At one point Carter attended the California Institute of Integral Studies where I was the director of development & outreach, although we didn’t meet until later & I’m not 100 percent certain that our time at the ‘Tute overlapped.¹ Krishna & I once heard him & Tracy perform at an outdoor concert that was driven indoors by a thunderous downpour to the King of Prussia township council chambers – as inauspicious a venue for sound as you can imagine – where they played sans benefit of any amplification. They made it sound as intimate & welcoming as a house concert. And if it wasn’t the biggest venue we ever saw them in – that would have been the Philadelphia Folk Festival – nor the space with the best sound (that would have been The Point, the late lamented folk club in Bryn Mawr, the last place we saw Dave before his death) – it’s probably the place I’ll remember longest & best, simply because their strengths as people as well as singers shined so brightly that evening.

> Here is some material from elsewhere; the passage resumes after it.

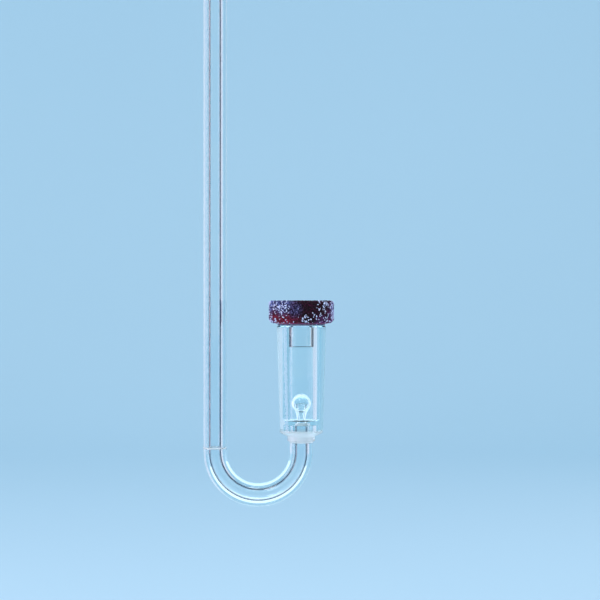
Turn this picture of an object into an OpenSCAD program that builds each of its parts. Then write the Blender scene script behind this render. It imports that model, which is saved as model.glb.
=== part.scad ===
// Carbon dioxide diffuser for a planted aquarium.
// Gas comes down a straight riser, round a return bend and up through a drop-shaped
// nozzle into a tapered barrel, where the bubbles can be counted. It leaves as a fine
// mist through a porous ceramic cap that plugs into the top of the barrel.
// Millimetres. Z = 0 is the height at which a suction-cup clip grips the riser,
// X = Y = 0 is the riser's axis, and the barrel stands beside it along +X.

/* [Overall] */
// Height from the lowest point of the bend to the riser's open end
overall_h = 140; // [120:1:180]
// Distance between the axes of the riser and the barrel
leg_spacing = 15.6; // [13:0.1:22]
// Height of the clip's grip above the lowest point of the bend
clip_h = 100; // [60:1:115]

/* [Tube] */
// Outside diameter of the riser and the bend
tube_od = 4.2; // [3.5:0.1:5]
// Diameter of the gas bore in the riser and the bend
tube_bore = 2.2; // [1.6:0.1:2.6]
// Chamfer that eases a hose over the riser's open end
hose_chamfer = 0.3; // [0.1:0.05:0.5]
// Straight stub that the bend has below its joint with the riser
stub_h = 0.6; // [0.2:0.1:4]
// Thickness of the cement between the riser and the bend
weld_t = 0.25; // [0.1:0.05:0.5]

/* [Barrel] */
// Bare length of the short leg between the bend and the barrel
bare_leg = 2; // [1:0.1:8]
// Length of the barrel from its underside to its rim
barrel_len = 20.8; // [17:0.1:26]
// Outside diameter at the barrel's rim
rim_d = 8.9; // [7.4:0.1:10.7]
// Outside diameter at the barrel's lower shoulder
shoulder_d = 7.75; // [6.5:0.05:8.8]
// Length of the straight neck under the shoulder
neck_len = 0.8; // [0.4:0.1:1.6]
// Height of the cone between the neck and the shoulder
shoulder_h = 0.7; // [0.4:0.1:1.6]
// Wall round the socket, at the neck
neck_wall = 0.35; // [0.3:0.05:0.6]
// Depth of the socket that takes the short leg
socket_depth = 2.9; // [2.4:0.1:4]
// Radial clearance of the tube in the socket
socket_clearance = 0.05; // [0.02:0.01:0.1]
// Thickness of the web between the socket and the barrel's bore
web_t = 0.7; // [0.6:0.1:1.2]
// Diameter of the barrel's bore
bore_d = 4.5; // [3.7:0.1:5.4]
// Chamfer at the floor of the bore
floor_chamfer = 0.3; // [0.1:0.05:0.5]
// Chamfer round the outside of the rim
rim_chamfer = 0.25; // [0.1:0.05:0.4]
// Leg of the cement fillet between the tube and the barrel's underside
fillet_leg = 0.35; // [0.2:0.05:0.4]

/* [Nozzle] */
// Radial gap between the nozzle's bulb and the barrel's bore
bulb_gap = 0.55; // [0.3:0.05:0.7]
// Height of the bulb's centre above the floor of the bore
bulb_rise = 3.2; // [2.6:0.1:5]
// Diameter of the nozzle's tail
tail_d = 1.5; // [1.3:0.05:1.8]
// Straight part of the tail above the floor of the bore
tail_rise = 0.4; // [0.2:0.05:0.8]
// Radial clearance of the tail in the web
tail_clearance = 0.03; // [0.02:0.01:0.06]
// Diameter of the gas passage through the tail
passage_d = 0.8; // [0.6:0.05:1]
// Width of the passage where it opens at the bulb's equator
cavity_d = 1.6; // [1.1:0.05:1.9]
// Diameter of the two ports in the sides of the bulb
port_d = 0.6; // [0.4:0.05:0.9]
// Outside diameter of the cement bead round the end of the tail
bead_d = 2.3; // [2:0.05:2.8]
// Thickness of that bead
bead_t = 0.4; // [0.2:0.05:0.5]

/* [Head] */
// Diameter of the porous cap
cap_d = 12; // [10:0.1:14.4]
// Height of the porous cap
cap_h = 4.3; // [3.6:0.1:6]
// Thickness of the cap's top wall
cap_top = 1.4; // [0.8:0.1:1.8]
// Thickness of the cap's side wall at the glued seat
cap_side = 1.3; // [1.1:0.1:1.6]
// Rounding of the cap's lower edge
cap_low_round = 0.9; // [0.3:0.1:1]
// Rounding of the cap's upper edge
cap_top_round = 0.4; // [0.2:0.1:0.8]
// Radial thickness of the adhesive between the cap and the carrier
bond_t = 0.25; // [0.15:0.05:0.4]
// Thickness of the carrier's flange
flange_t = 0.8; // [0.6:0.1:1.2]
// Width of the ledge inside the cap that the flange stops against
ledge_w = 0.45; // [0.3:0.05:0.6]
// Length of the carrier's sleeve inside the barrel
sleeve_len = 3.8; // [3:0.1:5]
// Wall of that sleeve
sleeve_wall = 0.35; // [0.3:0.05:0.6]
// Radial clearance of the sleeve in the bore
sleeve_clearance = 0.03; // [0.02:0.01:0.08]
// Thickness of the seal washer under the head
washer_t = 0.3; // [0.2:0.05:0.6]
// How far the washer's edge lies inside the barrel's rim
washer_inset = 0.15; // [0:0.05:0.3]
// Radial clearance between the washer and the sleeve
washer_clearance = 0.08; // [0.03:0.01:0.2]

/* [Hidden] */
$fn = 96;

// A cut runs past the faces it opens by this much
past = 1;

// Heights, from the bend upwards
bend_r = leg_spacing / 2;
bend_z = bend_r + tube_od / 2 - clip_h;
weld_z = bend_z + stub_h;
riser_z = weld_z + weld_t;
riser_top_z = overall_h - clip_h;
barrel_z = bend_z + bare_leg;
web_z = barrel_z + socket_depth;
bore_z = web_z + web_t;
rim_z = barrel_z + barrel_len;
head_z = rim_z + washer_t;
bulb_z = bore_z + bulb_rise;

// Diameters that follow from the fits
socket_d = tube_od + 2 * socket_clearance;
neck_d = socket_d + 2 * neck_wall;
orifice_d = tail_d + 2 * tail_clearance;
bulb_d = bore_d - 2 * bulb_gap;
sleeve_d = bore_d - 2 * sleeve_clearance;
sleeve_bore = sleeve_d - 2 * sleeve_wall;
washer_hole = sleeve_d + 2 * washer_clearance;
washer_d = rim_d - 2 * washer_inset;
seat_d = cap_d - 2 * cap_side;
flange_d = seat_d - 2 * bond_t;
plenum_d = flange_d - 2 * ledge_w;

// Colours
clear_tube = [0.80, 0.90, 0.98, 0.45];
clear_cast = [0.74, 0.86, 0.97, 0.5];
cement = [0.90, 0.94, 0.99, 0.6];
silicone = [0.62, 0.68, 0.80];
sintered = [0.34, 0.10, 0.20];
adhesive = [0.72, 0.22, 0.46];

// A flat ring that stands on the height z
module ring(outer_d, inner_d, height, z) {
    translate([0, 0, z])
        difference() {
            cylinder(d = outer_d, h = height);
            translate([0, 0, -past])
                cylinder(d = inner_d, h = height + 2 * past);
        }
}

// Moves a piece from the riser's axis to the barrel's axis
module on_barrel_axis() {
    translate([leg_spacing, 0, 0])
        children();
}

// The bend's centre line as a solid rod, with both straight ends made longer by extra
module bend_rod(d, extra) {
    translate([bend_r, 0, bend_z])
        rotate([90, 0, 0])
            rotate([0, 0, 180])
                rotate_extrude(angle = 180)
                    translate([bend_r, 0])
                        circle(d = d);
    translate([0, 0, bend_z])
        cylinder(d = d, h = stub_h + extra);
    translate([leg_spacing, 0, bend_z])
        cylinder(d = d, h = web_z - bend_z + extra);
}

// Straight tube that carries the gas down, chamfered at the end that takes the hose
module riser_tube() {
    wall_len = riser_top_z - hose_chamfer - riser_z;
    color(clear_tube)
        difference() {
            translate([0, 0, riser_z]) {
                cylinder(d = tube_od, h = wall_len);
                translate([0, 0, wall_len])
                    cylinder(d1 = tube_od, d2 = tube_od - 2 * hose_chamfer, h = hose_chamfer);
            }
            translate([0, 0, riser_z - past])
                cylinder(d = tube_bore, h = riser_top_z - riser_z + 2 * past);
        }
}

// Cement ring between the riser and the bend, polished flush with the tube
module riser_weld() {
    color(cement)
        ring(tube_od, tube_bore, weld_t, weld_z);
}

// U-shaped tube from the riser's foot up into the barrel's socket
module return_bend() {
    color(clear_tube)
        difference() {
            bend_rod(tube_od, 0);
            bend_rod(tube_bore, past);
        }
}

// Half outline of the barrel's outside, from its underside up
module barrel_outline() {
    polygon([
        [0, 0],
        [neck_d / 2, 0],
        [neck_d / 2, neck_len],
        [shoulder_d / 2, neck_len + shoulder_h],
        [rim_d / 2, barrel_len - rim_chamfer],
        [rim_d / 2 - rim_chamfer, barrel_len],
        [0, barrel_len]
    ]);
}

// Tapered chamber: a socket below, a thin web with the nozzle's hole, and a long bore
module barrel() {
    floor_h = socket_depth + web_t;
    color(clear_cast)
        on_barrel_axis()
            translate([0, 0, barrel_z])
                difference() {
                    rotate_extrude()
                        barrel_outline();
                    translate([0, 0, -past])
                        cylinder(d = socket_d, h = socket_depth + past);
                    translate([0, 0, socket_depth - past])
                        cylinder(d = orifice_d, h = web_t + 2 * past);
                    translate([0, 0, socket_depth])
                        cylinder(d = bead_d, h = bead_t);
                    translate([0, 0, floor_h])
                        cylinder(d1 = bore_d - 2 * floor_chamfer, d2 = bore_d, h = floor_chamfer);
                    translate([0, 0, floor_h + floor_chamfer])
                        cylinder(d = bore_d, h = barrel_len);
                }
}

// Cement fillet round the tube, under the barrel
module barrel_weld() {
    color(cement)
        on_barrel_axis()
            translate([0, 0, barrel_z])
                rotate_extrude()
                    polygon([
                        [tube_od / 2, 0],
                        [tube_od / 2, -fillet_leg],
                        [tube_od / 2 + fillet_leg, 0]
                    ]);
}

// Half outline of the nozzle: a ball whose lower side runs tangent into a thin tail
module nozzle_outline() {
    ball_r = bulb_d / 2;
    tail_r = tail_d / 2;
    drop = bulb_rise - tail_rise;
    // The tangent from the top of the tail touches the ball at this angle below its equator
    reach = sqrt(drop * drop + tail_r * tail_r);
    touch = acos(ball_r / reach) - atan2(tail_r, drop);
    touch_angle = 90 - touch;
    intersection() {
        union() {
            translate([0, bulb_z])
                circle(r = ball_r);
            polygon([
                [0, bulb_z],
                [0, bore_z + tail_rise],
                [tail_r, bore_z + tail_rise],
                [ball_r * cos(touch_angle), bulb_z - ball_r * sin(touch_angle)]
            ]);
            translate([0, web_z])
                square([tail_r, web_t + tail_rise]);
        }
        translate([0, web_z])
            square([bore_d, bulb_rise + web_t + bore_d]);
    }
}

// Hollow drop with a widening gas passage and a port on each side
module bubble_nozzle() {
    tail_len = web_t + tail_rise;
    color(clear_cast)
        on_barrel_axis()
            difference() {
                rotate_extrude()
                    nozzle_outline();
                translate([0, 0, web_z - past])
                    cylinder(d = passage_d, h = tail_len + past);
                translate([0, 0, web_z + tail_len])
                    cylinder(d1 = passage_d, d2 = cavity_d, h = bulb_rise - tail_rise);
                translate([-bulb_d, 0, bulb_z - port_d / 2])
                    rotate([0, 90, 0])
                        cylinder(d = port_d, h = 2 * bulb_d);
            }
}

// Cement bead that holds the tail of the nozzle in the web
module nozzle_weld() {
    color(cement)
        on_barrel_axis()
            ring(bead_d, tail_d, bead_t, web_z);
}

// Soft washer between the barrel's rim and the head
module seal_washer() {
    color(silicone)
        on_barrel_axis()
            ring(washer_d, washer_hole, washer_t, rim_z);
}

// Flange glued into the cap, with the sleeve that plugs into the barrel
module membrane_carrier() {
    color(clear_cast)
        on_barrel_axis()
            difference() {
                union() {
                    translate([0, 0, head_z])
                        cylinder(d = flange_d, h = flange_t);
                    translate([0, 0, rim_z - sleeve_len])
                        cylinder(d = sleeve_d, h = sleeve_len + washer_t + flange_t / 2);
                }
                translate([0, 0, rim_z - sleeve_len - past])
                    cylinder(d = sleeve_bore, h = sleeve_len + washer_t + flange_t + 2 * past);
            }
}

// Half outline of the cap's outside, with its own rounding on each edge
module cap_outline() {
    cap_r = cap_d / 2;
    waist = cap_h / 2;
    square([cap_r - cap_low_round, waist]);
    translate([0, cap_low_round])
        square([cap_r, cap_h - cap_low_round - cap_top_round]);
    translate([0, waist])
        square([cap_r - cap_top_round, cap_h - waist]);
    translate([cap_r - cap_low_round, cap_low_round])
        circle(r = cap_low_round);
    translate([cap_r - cap_top_round, cap_h - cap_top_round])
        circle(r = cap_top_round);
}

// Porous ceramic cap, hollow underneath so that gas reaches the whole of its top wall
module membrane_cap() {
    color(sintered)
        on_barrel_axis()
            translate([0, 0, head_z])
                difference() {
                    rotate_extrude()
                        cap_outline();
                    translate([0, 0, -past])
                        cylinder(d = seat_d, h = flange_t + past);
                    cylinder(d = plenum_d, h = cap_h - cap_top);
                }
}

// Adhesive ring between the carrier's flange and the cap
module cap_bond() {
    color(adhesive)
        on_barrel_axis()
            ring(seat_d, flange_d, flange_t, head_z);
}

riser_tube();
riser_weld();
return_bend();
barrel();
barrel_weld();
bubble_nozzle();
nozzle_weld();
seal_washer();
membrane_carrier();
membrane_cap();
cap_bond();
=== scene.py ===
# %% [markdown]
# # A carbon dioxide diffuser in clear acrylic
# The object hangs in an aquarium. Gas comes down a thin tube, goes round a bend, bubbles
# through a clear drop in a tapered barrel and leaves as mist through a porous cap.
# This lesson rebuilds each piece over a fixed engineering model, the frame. The frame
# says where everything is, so every size below is measured on it.

# %% Load the frame
import math

import bmesh
import bpy
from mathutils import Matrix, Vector


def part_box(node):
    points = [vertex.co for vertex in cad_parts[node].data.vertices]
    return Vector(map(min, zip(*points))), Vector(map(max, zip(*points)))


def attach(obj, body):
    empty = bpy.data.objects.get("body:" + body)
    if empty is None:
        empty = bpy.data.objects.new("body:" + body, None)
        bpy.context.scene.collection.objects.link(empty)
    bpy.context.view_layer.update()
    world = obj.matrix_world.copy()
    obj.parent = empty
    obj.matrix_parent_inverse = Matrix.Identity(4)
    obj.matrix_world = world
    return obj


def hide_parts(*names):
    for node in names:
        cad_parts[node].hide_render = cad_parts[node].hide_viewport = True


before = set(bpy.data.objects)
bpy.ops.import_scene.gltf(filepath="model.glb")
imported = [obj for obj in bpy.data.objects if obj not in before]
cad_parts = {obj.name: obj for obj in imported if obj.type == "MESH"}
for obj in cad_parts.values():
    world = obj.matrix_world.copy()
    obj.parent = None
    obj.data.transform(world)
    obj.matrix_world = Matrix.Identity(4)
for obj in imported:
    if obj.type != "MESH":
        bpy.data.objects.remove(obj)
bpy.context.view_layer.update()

MM = 0.001
print("frame nodes:", sorted(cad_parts))

# %% [markdown]
# ## Measuring the frame
# Nearly every piece is turned, so its shape is an outline that runs round an axis.
# The corners of that outline could be typed in again, but they would drift from the
# frame. It is safer to read them off the frame's own corners: their heights, and their
# distances from the piece's axis.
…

I’ve been listening this past week a lot to Seven is the Number. When Carter died, he and Grammer had planned at some point to rework his early Snake Handlin’ Man album into what Carter – who obviously was a perfectionist – would have considered an acceptable arrangement. Grammer, who started out as his accompanist on violin & voice & has emerged herself as one of the best folksingers alive, has done a terrific job with this. Every one of Carter’s albums is well worth owning – indeed, they make great presents too – and both of Tracy’s post-Carter solo albums have lots of his songs on them as well. Lucy Kaplansky, Chris Smither & the Kennedys have all recorded some of his songs & Joan Baez has included “The Mountain” in a number of her concerts (she once sang it for the Dali Lama). If you have even a remote interest in folk or in the singer-songwriter genre, you owe it to yourself to own all of Dave Carter’s music.
¹ Carter’s Wikipedia article refers to the influence of Joseph Campbell on the singer after a visit to his school. That was, in fact, one of my projects at CIIS. Campbell died in 1987, a year after I’d left to edit the Socialist Review.